Пока буйствует всеми глянцевыми красками «Мода и стиль», в культурно-выставочном центре «Галилей» открылась выставка художников-семидесятников. Но сначала все же о моде и о стиле. В первую очередь о, наверное, самом главном событии недели – выставке Нормана Паркинсона.
Язык красоты
Портреты Нормана Паркинсона отличает совершенно особенная ирония: слишком тонкая, чтобы повредить их привлекательности
Ретроспектива выдающегося британского портретиста позволяет отследить путь развития Паркинсона как фотографа – зритель получает возможность понаблюдать, как сюрреалистически-созерцательный характер фоторабот постепенно уступает место более живой, энергичной и даже игривой манере. Именно этот новый стиль, который внес юмор, спонтанность и легкость в модную фотографию, совершил переворот в жанре фотографий моды. Последующая работа Паркинсона с такими журналами, как Vogue и Harper’s Bazaar, принесла ему мировую известность.
Невозможно обойти вниманием талант Паркинсона в использовании цвета в фотографии: так, даже использование ограниченного количества цветов (некоторые его работы практически монохромны) не могло лишить фотографию жизнерадостной яркости и насыщенности.
Помимо неизменной элегантности портреты Нормана Паркинсона отличает совершенно особенная ирония: слишком тонкая, чтобы повредить их привлекательности, и в то же время способная лишить излишней глубокомысленности. Теперь трудно наверняка сказать, лукавил ли Паркинсон, называя себя ремесленником, но однозначно несомненно то, что «случай Паркинсона» – это образец высочайшего профессионализма.
Метафоры
«Семидесятники» – понятие довольно расплывчатое. Кроме того, их часто (в целом незаслуженно) называют буфером, некоей инертной массой, заполняющей темпоральную нишу между периодом расцвета «Лианозовской группы» и становлением московского романтического концептуализма. Последний и вовсе заслонил семидесятников своей едкой идеологической риторикой.
Тем не менее каждый из семидесятников обладает своим собственным лицом, но все же нечто общее у них имеется. Это общее – метафоричность. С окончанием поисков положительного героя в лице очередной доярки в целях противостояния однотипной, скучной нормативности появилось иносказание. Метафоры семидесятников отличаются дерзостью, независимостью и многомерностью; это в своем роде постмодернистский диалог с историей и культурой. Так весь абсурд, вся ирония жизни нашли свою тропку в современное искусство. Несомненная заслуга семидесятников состоит хотя бы в том, что к настоящему моменту означенная тропка успела стать четырехполосным шоссе.
Фантасмагории
Название «Капричос» сразу же отсылает зрителя к испанскому художнику Гойя и его офортам, что само по себе весьма неоднозначно. Как правило, Гойя вызывает у зрителя чувства столь сильные, что становится не столь важно, какие именно это чувства. Ведь главное, как известно, – интенсивность. Для своих фоторабот Лаврухина использует гравюры художника в качестве даже не источника цитирования, но некоторого лейтмотива. Имеет место не механическое воспроизведение композиций и сюжетов и даже не попытка их переосмысления, а, скорее, иллюстрация того впечатления, которое произвела знаменитая серия офортов на автора.

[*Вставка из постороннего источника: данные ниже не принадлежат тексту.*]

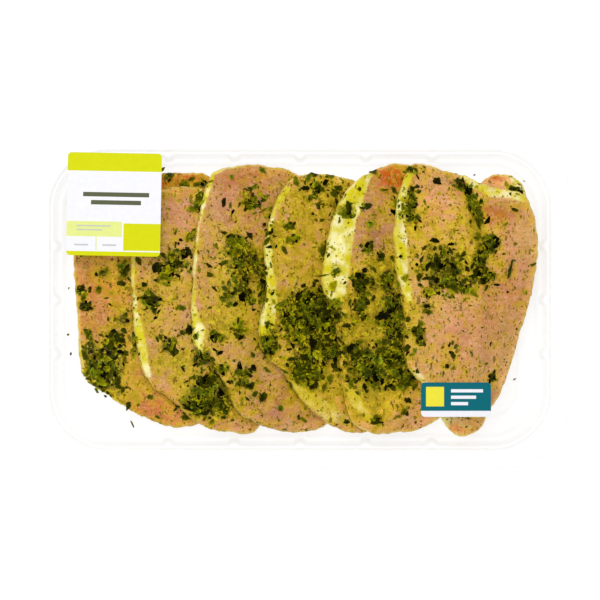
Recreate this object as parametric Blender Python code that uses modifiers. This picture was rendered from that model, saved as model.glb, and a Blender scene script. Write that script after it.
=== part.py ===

Фотоработы Лаврухиной – это скорее картины, нежели фотографии. Длительная работа с эскизами предшествует съемке, а после съемки при помощи кисти наносятся классические лессировки. Далее изображение переснимается и обрабатывается в графическом редакторе. Техническая сторона – само «фотографирование» – служит в работах Лаврухиной своеобразным мостиком связи с реальностью, в то время как сюжет явно нашептан бессознательным, то есть, проще говоря, фантастичен. Именно это сочетание реального и ирреального и составляет самую суть, самую прелесть «Капричос» Лаврухиной.